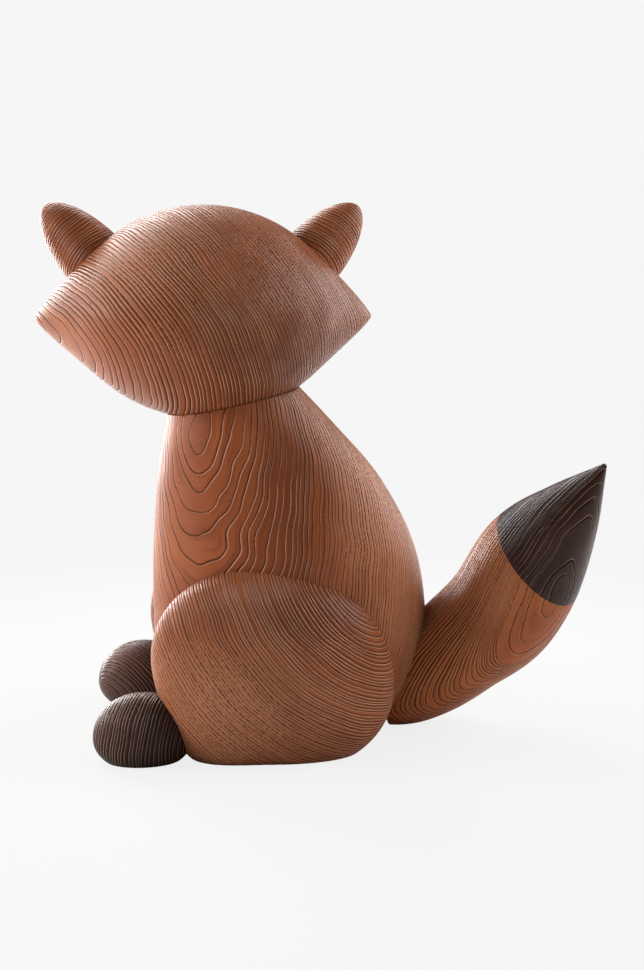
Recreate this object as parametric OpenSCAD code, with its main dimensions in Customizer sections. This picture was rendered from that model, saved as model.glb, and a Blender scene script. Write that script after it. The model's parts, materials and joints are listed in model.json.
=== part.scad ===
// A sitting wooden fox, carved and turned in separate pieces of ash and put together with dowels.
// Origin on the neck dowel's axis at ground level, +Z up. The chest faces -X and the tail lies at +X.
// The head turns on the neck dowel. As modelled, it looks along +Y, over the fox's right shoulder.

/* [Neck] */
// Height of the neck's dished top at its lowest point
neck_height = 142.2; // [136:0.2:148]
// Radius of the sphere that the head's underside and the neck's dish share
seat_r = 67.3; // [64:0.1:72]
// Clearance between the dish and the head
seat_gap = 0.3; // [0.15:0.05:0.5]
// Reach of the finished seat on the head's underside, from the axis
seat_reach = 44.5; // [42:0.5:45.5]
// Radius of the neck dowel
neck_dowel_r = 6; // [4:0.5:8]
// Depth of the neck dowel in the torso, and in the head
neck_dowel_depth = 34; // [20:1:40]
// Running clearance around the neck dowel in the head
turning_gap = 0.08; // [0.04:0.01:0.1]

/* [Head] */
// Height of the head from the neck to the top of its dome
head_height = 92.4; // [88:0.2:97]
// Radius of the dome over the head
dome_r = 66.6; // [64:0.1:70]
// Reach of the rounded back of the head, from the axis
back_reach = 62.5; // [58:0.5:66]
// Height of the edge at the back of the head above the neck
back_height = 45.3; // [43:0.1:48]
// Reach of each cheek's point
cheek_reach = 73.2; // [68:0.2:78]
// Height of each cheek's point above the neck
cheek_height = 44.1; // [41:0.1:47]
// Width of a cheek's flare, in degrees around the head
cheek_spread = 33; // [26:1:40]
// Reach of the muzzle's tip
muzzle_reach = 80; // [74:0.5:86]
// Height of the muzzle's tip above the neck
muzzle_height = 32.8; // [30:0.2:36]
// Width of the muzzle, in degrees around the head
muzzle_spread = 21; // [16:1:25]

/* [Face] */
// Radius of the nose
nose_r = 7; // [6:0.5:9]
// Radius of the nose's round tenon
nose_tenon_r = 3; // [2:0.5:4]
// Length of the nose's tenon in the muzzle
nose_tenon_length = 12; // [8:1:16]
// Radius of each eye
eye_r = 4.5; // [3:0.5:5]
// Depth of each eye's peg in the head
eye_depth = 6.5; // [4:0.5:9]
// Direction of each eye from the muzzle, in degrees around the head
eye_turn = 26; // [22:1:30]

/* [Ears] */
// Radius of an ear where it meets the head
ear_r = 14.3; // [12:0.1:16]
// Length of the pointed part of an ear
ear_length = 35; // [31:1:40]
// Length of an ear that stands out of the head, along its axis
ear_stand = 28.7; // [26:0.1:31]
// Depth of the round socket's wall that holds an ear's root
ear_socket = 3; // [2:0.5:5]
// Direction of an ear from the side of the head toward the face, in degrees around the head
ear_turn = 8.2; // [4:0.2:14]
// Rise of an ear's axis from level, in degrees
ear_rise = 48; // [42:1:54]

/* [Torso] */
// Reach of the chest in front of the neck dowel's axis
torso_front = 24.8; // [22:0.2:28]
// Reach of the back behind the axis
torso_back = 98.3; // [92:0.1:104]
// Half of the torso's width at its widest
torso_half_width = 48; // [44:0.5:52]

/* [Haunches] */
// Length of a haunch along its long axis
haunch_length = 108; // [100:1:116]
// Height of a haunch across its long axis
haunch_height = 86; // [80:1:92]
// Half of a haunch's thickness, from its middle to its outer face
haunch_half_thickness = 25; // [21:0.5:29]
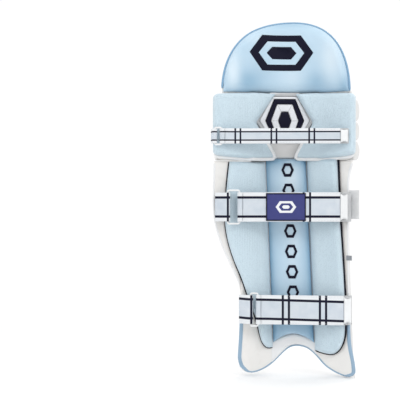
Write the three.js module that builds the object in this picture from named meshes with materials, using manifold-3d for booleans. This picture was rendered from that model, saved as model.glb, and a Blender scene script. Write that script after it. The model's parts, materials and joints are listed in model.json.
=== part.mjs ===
// Cricket batting pad for one leg, as an assembly of separate pieces. Millimetres, +Z up the leg,
// -Y the outer face that meets the ball, +Y the wearer's shin. The calf wing is on the +X side.
import * as THREE from "three";
import { mergeVertices } from "three/addons/utils/BufferGeometryUtils.js";
import Module from "manifold-3d";

const wasm = await Module();
wasm.setup();

// ---- driving dimensions ----
const HEIGHT = 738; // lowest lobe tip to the crown of the top hat
const SHELL_HALF_WIDTH = 145; // half axes of the ellipse that the shell follows in plan
const SHELL_DEPTH = 120;
const FLARE_X = 95; // beyond this the shell runs straight to its rims
const WING_SLOPE = 0.404; // slope of the straight part on the wing side

const BACKING = 2.5; // half thickness of every backing sheet
const GAP = 0.5; // clearance between touching pieces
const PAD = 19; // leg-side padding, measured from the shell's mid surface
const CANE = 21; // outer face of the canes
const CAP = 26; // outer face of the padded caps over the cane tops
const ROLL = 35; // outer face of the knee rolls
const SHIN_FACE_Y = 20; // flat face of the channel pad where the shin rests

const INSTEP_Z = 60; // crown of the arch over the foot
const CANE_END_Z = 137; // where the three middle canes stop above the instep panel
const CAP_Z = [414, 446];
const KNEE_Z = [447, 586];
const ROLL_Z = [[447.5, 492], [493, 532], [533, 577]];
const TOP_HAT_Z = 590;
const CALF_Z = 351; // strap centre lines
const KNEE_STRAP_Z = 495.5;
const ANKLE_Z = 140;
const WIDE_STRAP = 60;
const NARROW_STRAP = 31;
const WEB = 2; // strap webbing thickness

const SEAM = { top: 92.5, bottom: 114, zTop: 447, zBottom: 165 }; // line that the calf wing folds on

// ---- the shell's mid surface in plan ----
const bowlY = (x) => SHELL_DEPTH * (1 - Math.sqrt(1 - (x / SHELL_HALF_WIDTH) ** 2));
const bowlSlope = (x) => {
  const t = x / SHELL_HALF_WIDTH;
  return ((SHELL_DEPTH / SHELL_HALF_WIDTH) * t) / Math.sqrt(1 - t * t);
};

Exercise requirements
Return, please, the lines of the data from the first through the line containing "fox's right shoulder.", both kept, exactly as they stand and nothing more.

Exercise result
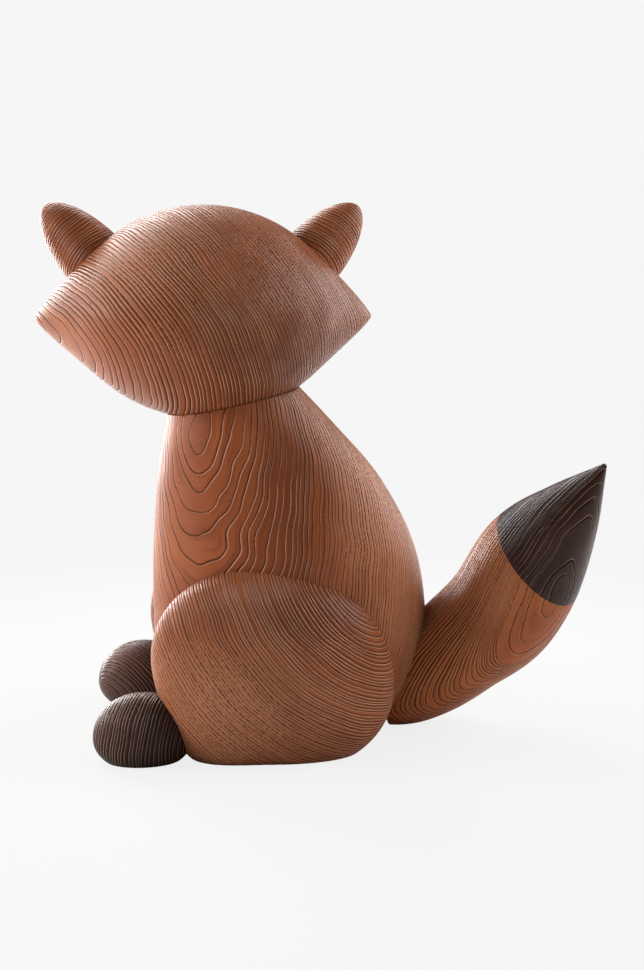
Recreate this object as parametric OpenSCAD code, with its main dimensions in Customizer sections. This picture was rendered from that model, saved as model.glb, and a Blender scene script. Write that script after it. The model's parts, materials and joints are listed in model.json.
=== part.scad ===
// A sitting wooden fox, carved and turned in separate pieces of ash and put together with dowels.
// Origin on the neck dowel's axis at ground level, +Z up. The chest faces -X and the tail lies at +X.
// The head turns on the neck dowel. As modelled, it looks along +Y, over the fox's right shoulder.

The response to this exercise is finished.